-------- Data in this exercise --------
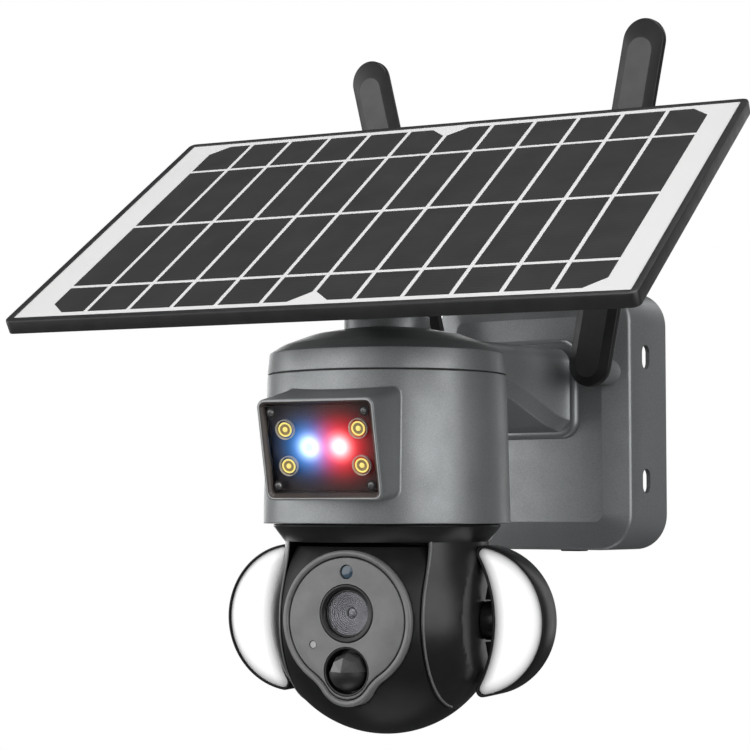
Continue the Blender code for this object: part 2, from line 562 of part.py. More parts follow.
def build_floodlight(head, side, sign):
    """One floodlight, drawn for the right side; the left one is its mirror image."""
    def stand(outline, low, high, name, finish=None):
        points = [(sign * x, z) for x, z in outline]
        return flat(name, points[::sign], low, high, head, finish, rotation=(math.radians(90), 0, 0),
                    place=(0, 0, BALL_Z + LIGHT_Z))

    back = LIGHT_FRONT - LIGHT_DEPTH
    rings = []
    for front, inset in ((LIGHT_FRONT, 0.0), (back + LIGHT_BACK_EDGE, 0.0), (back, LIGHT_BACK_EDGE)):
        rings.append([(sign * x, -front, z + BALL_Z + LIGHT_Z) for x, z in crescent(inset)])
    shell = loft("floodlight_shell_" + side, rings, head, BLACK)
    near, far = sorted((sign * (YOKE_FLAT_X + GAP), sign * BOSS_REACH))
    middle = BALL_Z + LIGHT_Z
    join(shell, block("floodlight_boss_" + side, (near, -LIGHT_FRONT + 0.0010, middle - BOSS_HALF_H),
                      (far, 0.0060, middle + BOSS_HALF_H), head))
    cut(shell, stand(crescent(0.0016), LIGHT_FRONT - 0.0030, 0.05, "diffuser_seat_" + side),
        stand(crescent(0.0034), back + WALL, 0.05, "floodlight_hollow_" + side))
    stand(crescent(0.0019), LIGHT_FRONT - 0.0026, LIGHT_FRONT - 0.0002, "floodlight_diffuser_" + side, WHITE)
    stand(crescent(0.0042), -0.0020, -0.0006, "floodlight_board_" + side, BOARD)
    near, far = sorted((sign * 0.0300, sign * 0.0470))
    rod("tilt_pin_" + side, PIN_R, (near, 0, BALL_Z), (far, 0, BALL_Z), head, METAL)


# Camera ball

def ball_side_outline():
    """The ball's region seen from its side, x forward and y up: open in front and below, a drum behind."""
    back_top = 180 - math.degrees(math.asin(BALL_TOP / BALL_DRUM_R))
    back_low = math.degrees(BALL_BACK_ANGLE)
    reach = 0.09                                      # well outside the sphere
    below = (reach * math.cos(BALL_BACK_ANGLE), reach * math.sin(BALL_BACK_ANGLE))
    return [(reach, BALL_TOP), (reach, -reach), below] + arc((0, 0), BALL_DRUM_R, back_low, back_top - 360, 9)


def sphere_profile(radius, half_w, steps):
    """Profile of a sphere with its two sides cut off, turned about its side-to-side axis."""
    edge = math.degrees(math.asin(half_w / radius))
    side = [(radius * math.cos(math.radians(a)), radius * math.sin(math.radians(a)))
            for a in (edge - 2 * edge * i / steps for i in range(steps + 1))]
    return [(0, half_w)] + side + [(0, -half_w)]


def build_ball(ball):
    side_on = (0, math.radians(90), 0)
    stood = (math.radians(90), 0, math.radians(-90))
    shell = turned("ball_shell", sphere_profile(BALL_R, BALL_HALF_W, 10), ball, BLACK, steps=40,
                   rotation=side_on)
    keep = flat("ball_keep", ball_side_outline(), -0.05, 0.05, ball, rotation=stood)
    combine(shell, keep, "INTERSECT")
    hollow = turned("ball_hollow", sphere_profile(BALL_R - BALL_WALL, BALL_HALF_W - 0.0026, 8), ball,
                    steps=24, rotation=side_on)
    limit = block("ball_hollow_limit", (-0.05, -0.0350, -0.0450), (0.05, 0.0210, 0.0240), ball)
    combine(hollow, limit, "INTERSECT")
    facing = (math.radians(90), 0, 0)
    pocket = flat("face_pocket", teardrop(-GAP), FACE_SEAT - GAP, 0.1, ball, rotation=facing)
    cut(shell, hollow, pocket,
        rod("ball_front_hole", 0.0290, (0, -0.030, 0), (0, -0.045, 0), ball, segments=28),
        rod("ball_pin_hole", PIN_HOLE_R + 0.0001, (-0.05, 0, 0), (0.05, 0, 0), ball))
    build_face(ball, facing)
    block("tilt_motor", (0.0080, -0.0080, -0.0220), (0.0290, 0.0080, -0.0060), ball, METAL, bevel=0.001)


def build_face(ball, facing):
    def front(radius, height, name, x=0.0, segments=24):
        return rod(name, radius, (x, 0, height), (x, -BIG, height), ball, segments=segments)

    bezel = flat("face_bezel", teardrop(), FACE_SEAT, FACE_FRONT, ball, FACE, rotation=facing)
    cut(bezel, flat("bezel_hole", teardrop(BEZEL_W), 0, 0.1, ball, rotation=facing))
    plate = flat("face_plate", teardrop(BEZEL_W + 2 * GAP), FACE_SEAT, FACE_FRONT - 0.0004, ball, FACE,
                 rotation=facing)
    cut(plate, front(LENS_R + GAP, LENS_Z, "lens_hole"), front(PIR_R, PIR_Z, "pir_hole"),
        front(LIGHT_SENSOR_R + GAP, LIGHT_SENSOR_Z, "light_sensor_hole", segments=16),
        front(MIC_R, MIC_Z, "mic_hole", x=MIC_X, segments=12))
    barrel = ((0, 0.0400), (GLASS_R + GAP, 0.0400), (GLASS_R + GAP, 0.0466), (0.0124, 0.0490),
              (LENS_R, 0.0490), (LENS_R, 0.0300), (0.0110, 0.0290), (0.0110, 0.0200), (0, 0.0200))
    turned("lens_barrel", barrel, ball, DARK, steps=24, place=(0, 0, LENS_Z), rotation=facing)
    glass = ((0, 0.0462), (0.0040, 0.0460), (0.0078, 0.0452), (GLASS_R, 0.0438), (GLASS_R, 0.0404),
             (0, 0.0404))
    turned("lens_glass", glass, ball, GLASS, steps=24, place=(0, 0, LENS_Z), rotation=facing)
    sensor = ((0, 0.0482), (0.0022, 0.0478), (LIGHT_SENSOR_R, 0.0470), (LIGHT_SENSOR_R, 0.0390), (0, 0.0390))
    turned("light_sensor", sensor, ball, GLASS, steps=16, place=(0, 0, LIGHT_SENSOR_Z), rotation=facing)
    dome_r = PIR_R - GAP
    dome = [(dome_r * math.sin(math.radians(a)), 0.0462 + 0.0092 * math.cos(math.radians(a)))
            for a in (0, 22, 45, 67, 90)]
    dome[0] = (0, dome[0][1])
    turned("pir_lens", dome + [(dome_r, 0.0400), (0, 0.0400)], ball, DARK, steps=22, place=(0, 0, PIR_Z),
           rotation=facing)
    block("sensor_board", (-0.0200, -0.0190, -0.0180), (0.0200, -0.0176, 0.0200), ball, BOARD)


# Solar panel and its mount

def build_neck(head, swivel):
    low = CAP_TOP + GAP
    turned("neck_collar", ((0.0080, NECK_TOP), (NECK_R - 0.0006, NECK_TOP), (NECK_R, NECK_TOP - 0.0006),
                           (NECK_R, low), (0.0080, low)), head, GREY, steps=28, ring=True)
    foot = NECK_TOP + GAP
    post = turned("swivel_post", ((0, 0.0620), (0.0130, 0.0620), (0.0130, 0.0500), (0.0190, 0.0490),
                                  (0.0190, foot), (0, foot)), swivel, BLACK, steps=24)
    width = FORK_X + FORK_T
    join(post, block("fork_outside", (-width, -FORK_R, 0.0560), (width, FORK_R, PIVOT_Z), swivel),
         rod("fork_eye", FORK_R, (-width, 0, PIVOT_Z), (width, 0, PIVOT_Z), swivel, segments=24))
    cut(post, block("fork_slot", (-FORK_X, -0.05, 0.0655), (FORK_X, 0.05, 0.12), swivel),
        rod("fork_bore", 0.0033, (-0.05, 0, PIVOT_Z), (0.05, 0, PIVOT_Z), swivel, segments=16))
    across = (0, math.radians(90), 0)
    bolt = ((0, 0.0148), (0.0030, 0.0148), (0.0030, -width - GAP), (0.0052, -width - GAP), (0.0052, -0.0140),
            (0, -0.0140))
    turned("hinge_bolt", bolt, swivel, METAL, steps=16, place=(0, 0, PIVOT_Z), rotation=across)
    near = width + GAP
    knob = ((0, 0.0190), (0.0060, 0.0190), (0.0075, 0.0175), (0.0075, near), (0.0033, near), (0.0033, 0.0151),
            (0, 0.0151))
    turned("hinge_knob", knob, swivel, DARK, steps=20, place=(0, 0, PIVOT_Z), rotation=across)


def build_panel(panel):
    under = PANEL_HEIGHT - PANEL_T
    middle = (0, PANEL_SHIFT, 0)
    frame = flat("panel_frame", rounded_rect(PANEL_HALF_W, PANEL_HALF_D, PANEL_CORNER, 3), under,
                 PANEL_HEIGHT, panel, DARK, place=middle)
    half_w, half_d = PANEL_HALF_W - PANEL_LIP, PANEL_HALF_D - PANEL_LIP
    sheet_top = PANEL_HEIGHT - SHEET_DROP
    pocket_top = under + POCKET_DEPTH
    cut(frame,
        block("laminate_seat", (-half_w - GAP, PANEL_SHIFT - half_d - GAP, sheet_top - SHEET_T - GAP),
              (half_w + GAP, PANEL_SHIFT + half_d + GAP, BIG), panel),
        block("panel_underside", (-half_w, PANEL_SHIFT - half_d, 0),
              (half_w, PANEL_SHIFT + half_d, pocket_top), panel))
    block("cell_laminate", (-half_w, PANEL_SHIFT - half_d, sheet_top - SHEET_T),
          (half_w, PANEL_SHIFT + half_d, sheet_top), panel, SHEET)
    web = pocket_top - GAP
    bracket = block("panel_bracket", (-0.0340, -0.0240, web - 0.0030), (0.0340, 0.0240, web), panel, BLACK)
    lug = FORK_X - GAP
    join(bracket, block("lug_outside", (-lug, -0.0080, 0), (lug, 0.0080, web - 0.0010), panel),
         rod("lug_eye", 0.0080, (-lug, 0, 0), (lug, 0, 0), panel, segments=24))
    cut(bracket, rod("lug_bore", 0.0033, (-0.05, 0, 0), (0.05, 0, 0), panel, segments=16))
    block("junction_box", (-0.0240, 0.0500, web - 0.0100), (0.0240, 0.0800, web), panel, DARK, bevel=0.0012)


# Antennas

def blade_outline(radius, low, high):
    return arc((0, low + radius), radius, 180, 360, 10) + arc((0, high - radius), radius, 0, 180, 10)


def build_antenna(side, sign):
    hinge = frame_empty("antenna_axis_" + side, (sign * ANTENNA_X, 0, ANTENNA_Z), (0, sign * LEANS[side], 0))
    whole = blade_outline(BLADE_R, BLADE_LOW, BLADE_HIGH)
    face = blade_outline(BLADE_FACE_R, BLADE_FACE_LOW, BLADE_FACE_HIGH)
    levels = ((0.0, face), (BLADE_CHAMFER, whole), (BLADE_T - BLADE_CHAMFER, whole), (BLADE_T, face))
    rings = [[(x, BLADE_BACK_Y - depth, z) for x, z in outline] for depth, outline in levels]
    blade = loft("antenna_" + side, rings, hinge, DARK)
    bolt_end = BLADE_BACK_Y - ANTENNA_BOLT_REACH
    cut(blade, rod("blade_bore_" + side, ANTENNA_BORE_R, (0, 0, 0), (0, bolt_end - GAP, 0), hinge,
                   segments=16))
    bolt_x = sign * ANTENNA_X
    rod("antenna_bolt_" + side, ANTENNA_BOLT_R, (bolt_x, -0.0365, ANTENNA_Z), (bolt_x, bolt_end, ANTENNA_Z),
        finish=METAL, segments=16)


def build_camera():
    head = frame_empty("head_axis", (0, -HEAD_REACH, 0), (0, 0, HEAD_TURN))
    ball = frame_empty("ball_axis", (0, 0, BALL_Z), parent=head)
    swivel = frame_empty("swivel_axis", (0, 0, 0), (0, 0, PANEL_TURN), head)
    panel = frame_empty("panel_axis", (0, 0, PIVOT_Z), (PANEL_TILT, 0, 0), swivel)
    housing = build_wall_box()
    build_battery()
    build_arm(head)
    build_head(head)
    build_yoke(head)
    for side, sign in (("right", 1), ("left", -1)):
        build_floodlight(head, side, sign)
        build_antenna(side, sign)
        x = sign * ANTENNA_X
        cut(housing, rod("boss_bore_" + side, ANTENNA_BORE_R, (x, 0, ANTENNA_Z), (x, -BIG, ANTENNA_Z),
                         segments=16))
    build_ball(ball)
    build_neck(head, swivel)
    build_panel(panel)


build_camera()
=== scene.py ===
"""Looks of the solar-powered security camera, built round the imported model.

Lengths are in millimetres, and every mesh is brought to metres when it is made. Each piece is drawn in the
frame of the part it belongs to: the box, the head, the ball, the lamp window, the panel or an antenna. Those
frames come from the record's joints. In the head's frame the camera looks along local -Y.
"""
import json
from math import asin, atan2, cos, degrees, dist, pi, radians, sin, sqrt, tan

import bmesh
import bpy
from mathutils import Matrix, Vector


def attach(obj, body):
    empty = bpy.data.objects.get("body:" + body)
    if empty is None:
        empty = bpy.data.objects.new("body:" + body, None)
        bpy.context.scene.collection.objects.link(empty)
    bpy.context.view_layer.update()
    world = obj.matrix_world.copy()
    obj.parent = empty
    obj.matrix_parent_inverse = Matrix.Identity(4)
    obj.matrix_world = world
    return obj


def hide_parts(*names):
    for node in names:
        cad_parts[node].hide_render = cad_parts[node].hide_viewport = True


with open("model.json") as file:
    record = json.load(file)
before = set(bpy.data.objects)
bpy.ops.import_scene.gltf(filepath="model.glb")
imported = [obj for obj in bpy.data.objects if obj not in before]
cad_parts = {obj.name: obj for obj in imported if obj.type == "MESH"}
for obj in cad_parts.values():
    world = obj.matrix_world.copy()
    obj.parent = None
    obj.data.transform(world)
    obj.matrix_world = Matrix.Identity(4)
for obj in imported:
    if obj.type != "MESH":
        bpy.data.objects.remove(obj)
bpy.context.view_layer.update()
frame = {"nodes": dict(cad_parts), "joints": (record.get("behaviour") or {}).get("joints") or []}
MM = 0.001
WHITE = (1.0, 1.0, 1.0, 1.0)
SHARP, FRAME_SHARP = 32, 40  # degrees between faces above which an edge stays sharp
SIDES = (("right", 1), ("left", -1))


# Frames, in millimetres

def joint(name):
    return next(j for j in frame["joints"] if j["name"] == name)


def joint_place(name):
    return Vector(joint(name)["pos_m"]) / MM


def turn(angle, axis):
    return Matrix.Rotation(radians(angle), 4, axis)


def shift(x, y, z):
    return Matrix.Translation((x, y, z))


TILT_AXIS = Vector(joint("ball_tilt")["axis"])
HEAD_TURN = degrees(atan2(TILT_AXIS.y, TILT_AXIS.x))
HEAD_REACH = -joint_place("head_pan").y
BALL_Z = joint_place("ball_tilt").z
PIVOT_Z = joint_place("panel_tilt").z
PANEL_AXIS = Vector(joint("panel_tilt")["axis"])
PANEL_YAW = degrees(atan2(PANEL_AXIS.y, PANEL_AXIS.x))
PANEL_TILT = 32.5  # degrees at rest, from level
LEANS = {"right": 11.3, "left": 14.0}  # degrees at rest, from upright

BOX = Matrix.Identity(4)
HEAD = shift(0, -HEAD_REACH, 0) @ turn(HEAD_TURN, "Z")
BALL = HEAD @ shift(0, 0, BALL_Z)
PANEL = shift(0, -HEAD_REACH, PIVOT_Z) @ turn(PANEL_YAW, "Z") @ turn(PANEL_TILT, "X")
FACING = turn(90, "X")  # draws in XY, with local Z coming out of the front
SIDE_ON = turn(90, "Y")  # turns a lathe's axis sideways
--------
-------- Data in this exercise --------
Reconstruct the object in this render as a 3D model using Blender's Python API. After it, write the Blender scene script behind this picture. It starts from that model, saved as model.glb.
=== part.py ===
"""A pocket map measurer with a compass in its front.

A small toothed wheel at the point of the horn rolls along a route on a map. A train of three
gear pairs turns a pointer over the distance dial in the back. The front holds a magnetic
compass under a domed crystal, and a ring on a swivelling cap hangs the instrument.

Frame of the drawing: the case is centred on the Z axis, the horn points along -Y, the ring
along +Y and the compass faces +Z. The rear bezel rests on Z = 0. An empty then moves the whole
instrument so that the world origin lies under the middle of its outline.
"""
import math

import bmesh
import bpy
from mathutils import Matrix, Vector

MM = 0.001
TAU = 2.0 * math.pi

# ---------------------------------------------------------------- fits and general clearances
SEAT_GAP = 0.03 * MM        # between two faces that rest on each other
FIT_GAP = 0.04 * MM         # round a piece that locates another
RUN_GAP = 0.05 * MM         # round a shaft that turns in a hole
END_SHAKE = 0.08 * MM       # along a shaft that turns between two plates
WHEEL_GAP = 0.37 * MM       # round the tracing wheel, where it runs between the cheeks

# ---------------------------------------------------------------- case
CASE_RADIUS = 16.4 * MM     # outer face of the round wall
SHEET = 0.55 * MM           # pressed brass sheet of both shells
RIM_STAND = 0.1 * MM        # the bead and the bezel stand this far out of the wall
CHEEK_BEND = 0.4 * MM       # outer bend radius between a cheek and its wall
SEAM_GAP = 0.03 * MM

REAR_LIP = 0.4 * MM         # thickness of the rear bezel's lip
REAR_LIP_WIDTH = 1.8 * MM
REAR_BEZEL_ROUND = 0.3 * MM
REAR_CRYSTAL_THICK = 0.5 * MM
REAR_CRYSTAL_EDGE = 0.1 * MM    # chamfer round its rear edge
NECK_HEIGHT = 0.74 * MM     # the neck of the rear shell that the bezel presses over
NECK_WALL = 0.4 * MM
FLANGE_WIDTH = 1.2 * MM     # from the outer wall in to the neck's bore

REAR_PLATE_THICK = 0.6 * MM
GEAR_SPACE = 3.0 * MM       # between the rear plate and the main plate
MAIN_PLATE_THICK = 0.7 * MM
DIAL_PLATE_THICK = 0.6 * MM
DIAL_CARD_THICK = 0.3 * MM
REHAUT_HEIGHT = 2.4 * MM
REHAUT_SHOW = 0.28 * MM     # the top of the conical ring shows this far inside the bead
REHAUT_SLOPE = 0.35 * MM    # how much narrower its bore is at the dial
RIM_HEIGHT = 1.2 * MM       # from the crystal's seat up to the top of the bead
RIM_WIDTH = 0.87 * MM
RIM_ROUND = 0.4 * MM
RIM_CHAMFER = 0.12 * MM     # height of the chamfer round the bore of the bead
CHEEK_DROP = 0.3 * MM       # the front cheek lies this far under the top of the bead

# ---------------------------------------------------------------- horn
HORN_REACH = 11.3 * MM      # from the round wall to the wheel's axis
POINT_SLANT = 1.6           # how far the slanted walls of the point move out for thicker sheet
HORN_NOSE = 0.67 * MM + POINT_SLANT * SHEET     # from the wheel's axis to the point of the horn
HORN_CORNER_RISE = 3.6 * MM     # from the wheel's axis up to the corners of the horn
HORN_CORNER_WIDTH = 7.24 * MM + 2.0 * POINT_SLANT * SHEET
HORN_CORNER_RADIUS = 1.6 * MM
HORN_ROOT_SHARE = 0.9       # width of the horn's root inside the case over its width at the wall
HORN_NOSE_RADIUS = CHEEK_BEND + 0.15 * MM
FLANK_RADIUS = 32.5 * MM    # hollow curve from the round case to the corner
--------
-------- Data in this exercise --------
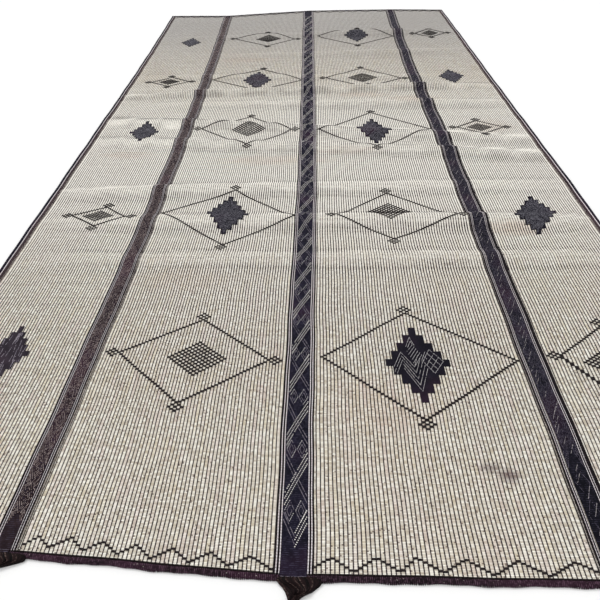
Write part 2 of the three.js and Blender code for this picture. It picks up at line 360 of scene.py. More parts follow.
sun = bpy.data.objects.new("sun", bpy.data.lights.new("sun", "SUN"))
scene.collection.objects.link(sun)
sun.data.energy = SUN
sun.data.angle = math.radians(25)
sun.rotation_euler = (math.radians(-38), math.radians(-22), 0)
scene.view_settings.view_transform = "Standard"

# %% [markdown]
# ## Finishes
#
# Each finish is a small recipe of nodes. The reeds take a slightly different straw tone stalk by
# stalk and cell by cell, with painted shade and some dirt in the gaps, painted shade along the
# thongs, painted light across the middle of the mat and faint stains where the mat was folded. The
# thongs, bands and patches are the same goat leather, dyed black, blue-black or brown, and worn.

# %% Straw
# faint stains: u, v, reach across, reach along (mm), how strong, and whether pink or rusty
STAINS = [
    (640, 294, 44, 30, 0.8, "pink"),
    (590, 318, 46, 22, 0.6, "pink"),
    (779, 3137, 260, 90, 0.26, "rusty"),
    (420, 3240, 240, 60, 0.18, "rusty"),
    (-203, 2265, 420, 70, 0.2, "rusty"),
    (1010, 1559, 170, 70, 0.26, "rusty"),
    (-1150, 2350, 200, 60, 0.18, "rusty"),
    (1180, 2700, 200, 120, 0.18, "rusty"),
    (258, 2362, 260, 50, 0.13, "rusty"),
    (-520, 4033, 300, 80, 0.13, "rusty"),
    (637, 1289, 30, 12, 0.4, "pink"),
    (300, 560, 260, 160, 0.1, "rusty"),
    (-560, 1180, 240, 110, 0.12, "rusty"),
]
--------
__Required work__
Start with the line that holds "build_yoke(head)" and finish with the line that holds "obj.matrix_world = Matrix.Identity(4)". Transcribe each line in between exactly, and those two as well.

__Solved exercise__
    build_yoke(head)
    for side, sign in (("right", 1), ("left", -1)):
        build_floodlight(head, side, sign)
        build_antenna(side, sign)
        x = sign * ANTENNA_X
        cut(housing, rod("boss_bore_" + side, ANTENNA_BORE_R, (x, 0, ANTENNA_Z), (x, -BIG, ANTENNA_Z),
                         segments=16))
    build_ball(ball)
    build_neck(head, swivel)
    build_panel(panel)


build_camera()
=== scene.py ===
"""Looks of the solar-powered security camera, built round the imported model.

Lengths are in millimetres, and every mesh is brought to metres when it is made. Each piece is drawn in the
frame of the part it belongs to: the box, the head, the ball, the lamp window, the panel or an antenna. Those
frames come from the record's joints. In the head's frame the camera looks along local -Y.
"""
import json
from math import asin, atan2, cos, degrees, dist, pi, radians, sin, sqrt, tan

import bmesh
import bpy
from mathutils import Matrix, Vector


def attach(obj, body):
    empty = bpy.data.objects.get("body:" + body)
    if empty is None:
        empty = bpy.data.objects.new("body:" + body, None)
        bpy.context.scene.collection.objects.link(empty)
    bpy.context.view_layer.update()
    world = obj.matrix_world.copy()
    obj.parent = empty
    obj.matrix_parent_inverse = Matrix.Identity(4)
    obj.matrix_world = world
    return obj


def hide_parts(*names):
    for node in names:
        cad_parts[node].hide_render = cad_parts[node].hide_viewport = True


with open("model.json") as file:
    record = json.load(file)
before = set(bpy.data.objects)
bpy.ops.import_scene.gltf(filepath="model.glb")
imported = [obj for obj in bpy.data.objects if obj not in before]
cad_parts = {obj.name: obj for obj in imported if obj.type == "MESH"}
for obj in cad_parts.values():
    world = obj.matrix_world.copy()
    obj.parent = None
    obj.data.transform(world)
    obj.matrix_world = Matrix.Identity(4)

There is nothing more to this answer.